23^{th}JUNE2020

Etai Littwin, Lior Wolf. *Regularizing by the Variance of the Activations' Sample-Variances.* NeurIPS 2018.

Also find this summary on ShortScience.org.

What is **your opinion** on the summarized work? Or do you know related work that is of interest? **Let me know** your thoughts in the comments below:

Littwin and Wolf propose a activation variance regularizer that is shown to have a similar, even better, effect than batch normalization. The proposed regularizer is based on an analysis of the variance of activation values; the idea is that the measured variance of these variances is low if the activation values come from a distribution with few modes. Thus, the intention of the regularizer is to encourage distributions of activations with only few modes.
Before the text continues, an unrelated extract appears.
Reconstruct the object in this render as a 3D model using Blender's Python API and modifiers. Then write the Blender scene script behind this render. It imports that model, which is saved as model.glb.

This is achieved using the regularizers

$\mathbb{E}[(1 - \frac{\sigma_s^2}{\sigma^2})^2]$

where $\sigma_s^2$ is the measured variance of activation values and $\sigma^2$ is the true variance of activation values. The estimate $\sigma^2_s$ is mostly influenced by the mini-batch used for training. In practice, the regularizer is replaced by

$(1 - \frac{\sigma_{s_1}^2}{\sigma_{s_2}^2 + \beta})^2$

which can be estimated on two different batches, $s_1$ and $s_2$, during training and $\beta$ is a parameter that can be learned and mainly handles the case where the variance is close to zero. In the paper, the authors provide some theoretical bounds and also make a connection to batch normalization and in which cases and why the regularizer might be a better alternative. These claims are supported by experiments on Cifar and Tiny ImageNet.